— Start —
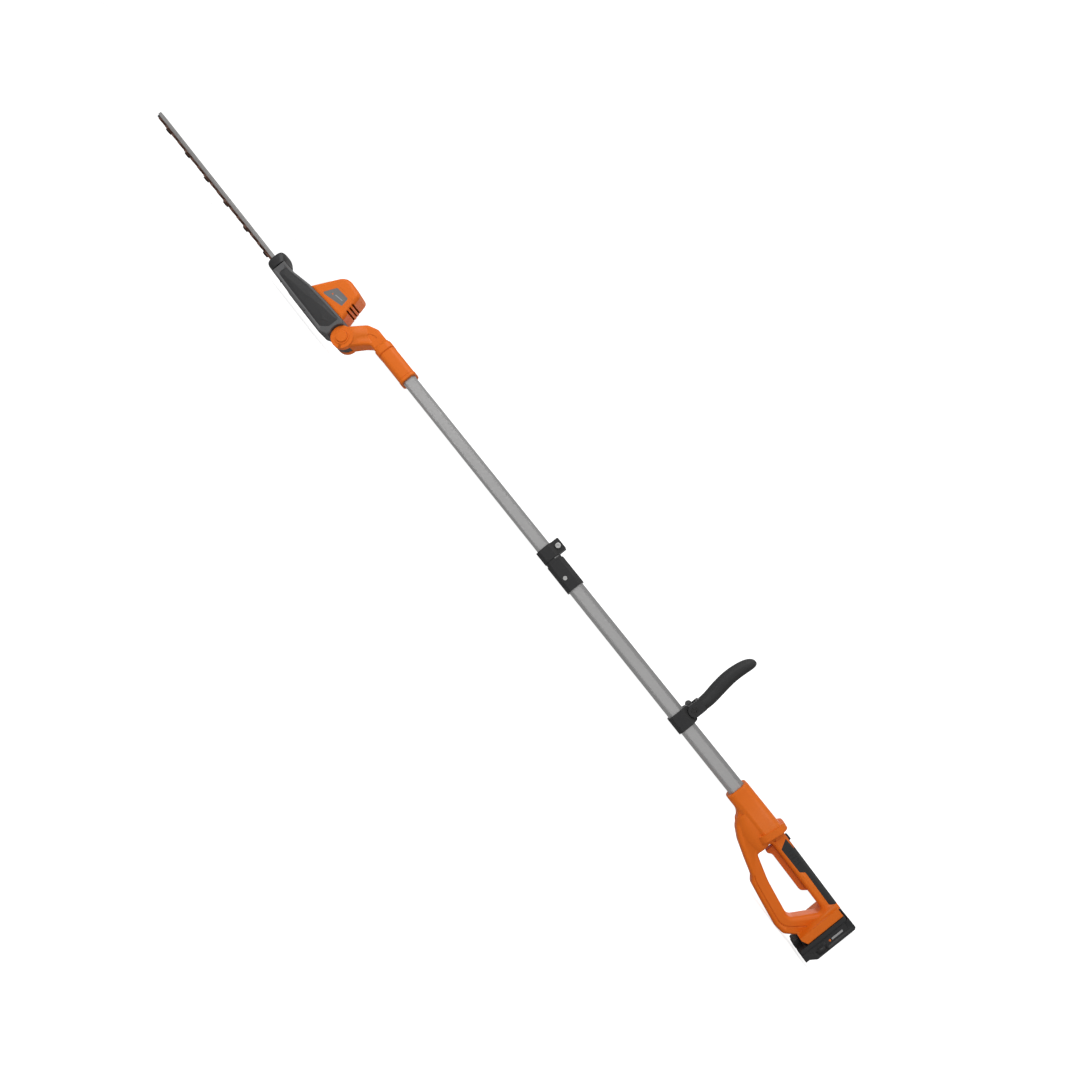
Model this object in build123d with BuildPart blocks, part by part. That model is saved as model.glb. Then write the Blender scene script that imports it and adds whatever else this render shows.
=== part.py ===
from build123d import *
import os

os.makedirs("parts", exist_ok=True)

# Cordless telescoping pole hedge trimmer, standing on its sole and its rear hand guard.
# +X runs from the blade tip to the battery, +Z is up, the pole axis lies in the Y = 0 plane.

# ---- pole ----
pole_z = 104.5
inner_size = 31.0
inner_corner = 5.6
inner_wall = 1.3
tube_gap = 0.2
outer_wall = 1.3
grow = 0.586
socket_gap = 0.1
outer_bore = inner_size + 2 * tube_gap
outer_bore_corner = inner_corner + grow * tube_gap
outer_size = outer_bore + 2 * outer_wall
outer_corner = outer_bore_corner + grow * outer_wall
inner_front = -318.0
inner_rear = 400.0
outer_front = 301.0
outer_rear = 935.0

# ---- cutting head ----
pivot_x = -396.0
pivot_z = 48.0
tip_x = -1172.0
bar_rear = -600.0
bar_width = 25.0
bar_thick = 8.0
bar_top = 41.9
blade_thick = 2.5
slide_gap = 0.2
blade_travel = 5.0
tooth_pitch = 28.6
tooth_count = 16
tooth_reach = 31.0
first_tooth_x = -1130.0
bolt_count = 6
bolt_pitch = 3 * tooth_pitch
first_bolt_x = -1121.7
bolt_shank = 8.0
nut_width = 13.0
nut_height = 3.9
bar_bottom = bar_top - bar_thick
upper_top = bar_bottom - slide_gap
upper_bottom = upper_top - blade_thick
lower_top = upper_bottom - slide_gap
lower_bottom = lower_top - blade_thick
nut_top = lower_bottom - slide_gap
gear_x = -507.0
motor_x = -478.0
crank_throw = blade_travel
eccentric_d = 16.0
axle_d = 4.0
motor_d = 36.0
motor_length = 56.0
case_half = 27.0
case_wall = 3.0
dome_half = 26.0
dome_wall = 2.5
sole_z = 14.2
sole_thick = 1.9

# ---- knuckle and elbow ----
ear_radius = 26.3
fork_half = 20.0
lug_half = 8.4
lug_gap = 0.4
pivot_bolt_d = 10.0
pin_fit = 0.05
button_radius = 13.3
button_travel = 2.4
elbow_size = inner_size + 9.8

# ---- tube clamp ----
clamp_x0 = 260.2
clamp_x1 = 289.8
sleeve_x0 = 298.7
sleeve_x1 = 366.0
sleeve_size = outer_size + 7.0
lug_top = pole_z + outer_size / 2 + 19.4
clamp_bolt_x = 275.0
clamp_bolt_z = pole_z + outer_size / 2 + 9.5
clamp_bolt_d = 6.0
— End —
GOAL.
Beginning at the first line above, repeat exactly until the line containing "# +X runs from", which is included.

RIGHT ANSWER.
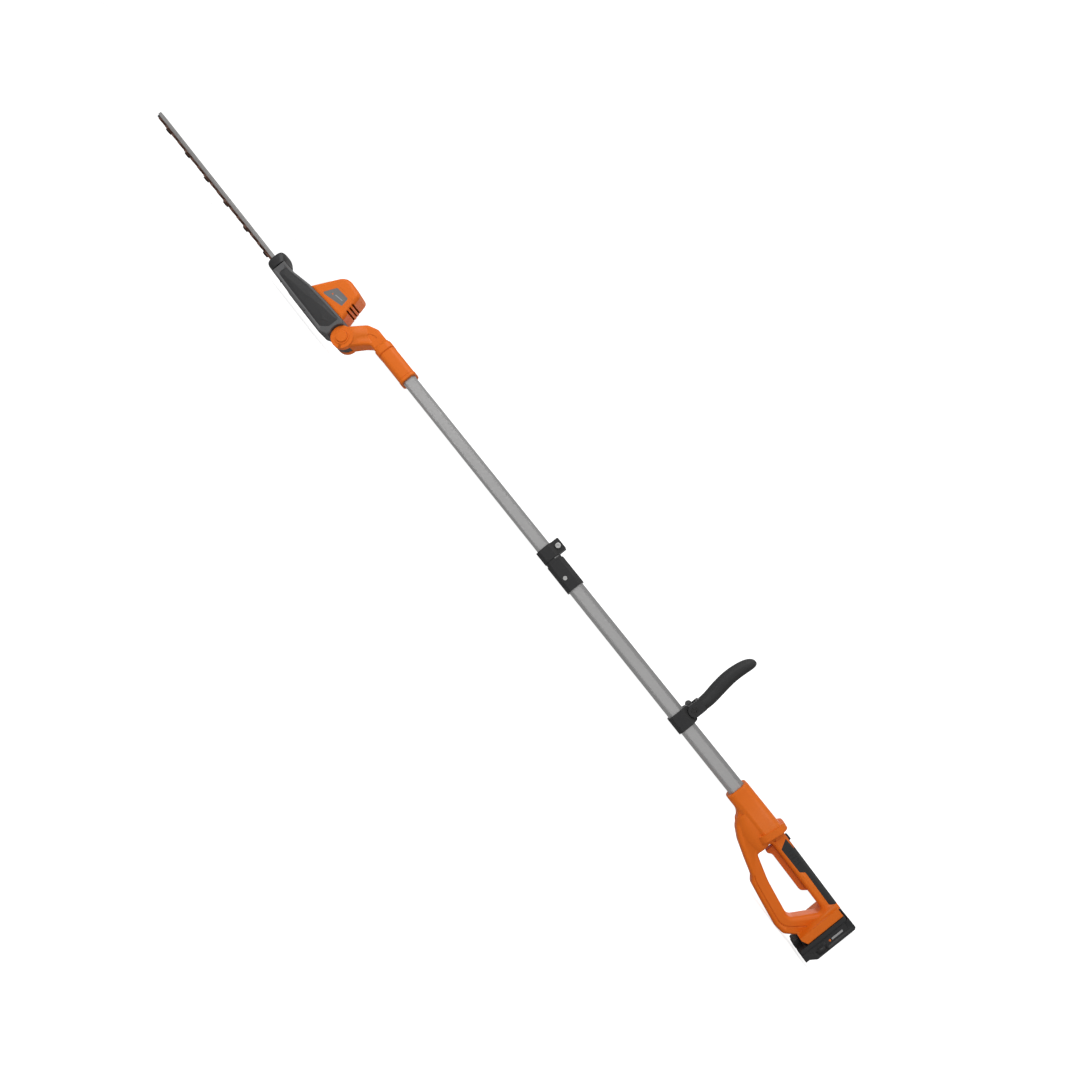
Model this object in build123d with BuildPart blocks, part by part. That model is saved as model.glb. Then write the Blender scene script that imports it and adds whatever else this render shows.
=== part.py ===
from build123d import *
import os

os.makedirs("parts", exist_ok=True)

# Cordless telescoping pole hedge trimmer, standing on its sole and its rear hand guard.
# +X runs from the blade tip to the battery, +Z is up, the pole axis lies in the Y = 0 plane.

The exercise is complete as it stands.